Eadweard Muybridge was a leading photographer in California when the wealthy horse enthusiast Leland Stanford approached him in 1872 hoping to obtain accurate views of a running horse. In part this was to settle the “unsupported transit” controversy—are there moments when all four of a horse’s feet leave the ground while trotting or galloping? Stanford funded Muybridge’s ingenious experiments in sequential photography using trip wires, advanced mechanical shutters, and unprecedented short exposure times. Muybridge’s photographs became a sensation in Europe when he displayed them in rapid succession, creating the effect of a motion picture. In the 1880s at the University of Pennsylvania, he continued his photographic studies. There he made tens of thousands of photographs of animals and humans in motion. Because of his work in sequential photography, Muybridge is regarded as a father of the motion picture. “Muybridge’s pioneering experiments with the sequential photography of moving figures were instrumental in the later invention of the motion picture” (Long).
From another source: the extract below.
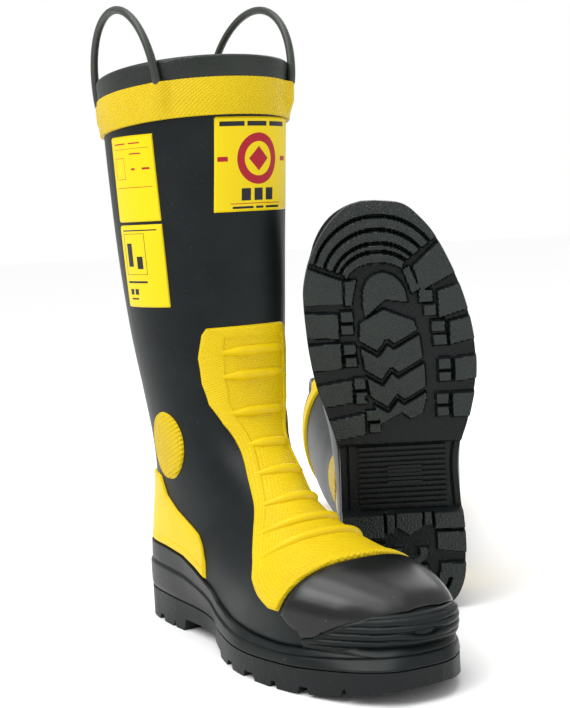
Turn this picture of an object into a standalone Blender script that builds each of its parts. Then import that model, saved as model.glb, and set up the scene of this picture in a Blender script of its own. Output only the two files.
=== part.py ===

Muybridge’s monumental achievement is documented in his magnum opus, Animal Locomotion. The prospectus listed all 781 plates and invited prospective buyers to select 100 for the price of $100 (a complete set could be purchased for a staggering $600). Subscribers could make their selections after examining one of the complete sets deposited “in one of the Art Institutions or Libraries of Philadelphia, Boston, New York, Washington, and other large cities of the United States.” Subscribers included leading institutions, scientists, collectors, and artists such as Bouguereau, Millais, Rodin, Sargent, St. Gaudens, Vedder, and Whistler. Paul Valéry reported that Edgar Degas was one of the first artists to study the images of Animal Locomotion.
“Quoted extensively by artists and scientists alike, Animal Locomotion was at the time—and remains to this day—one of the most influential publications of its kind” (Brookman, Eadweard Muybridge).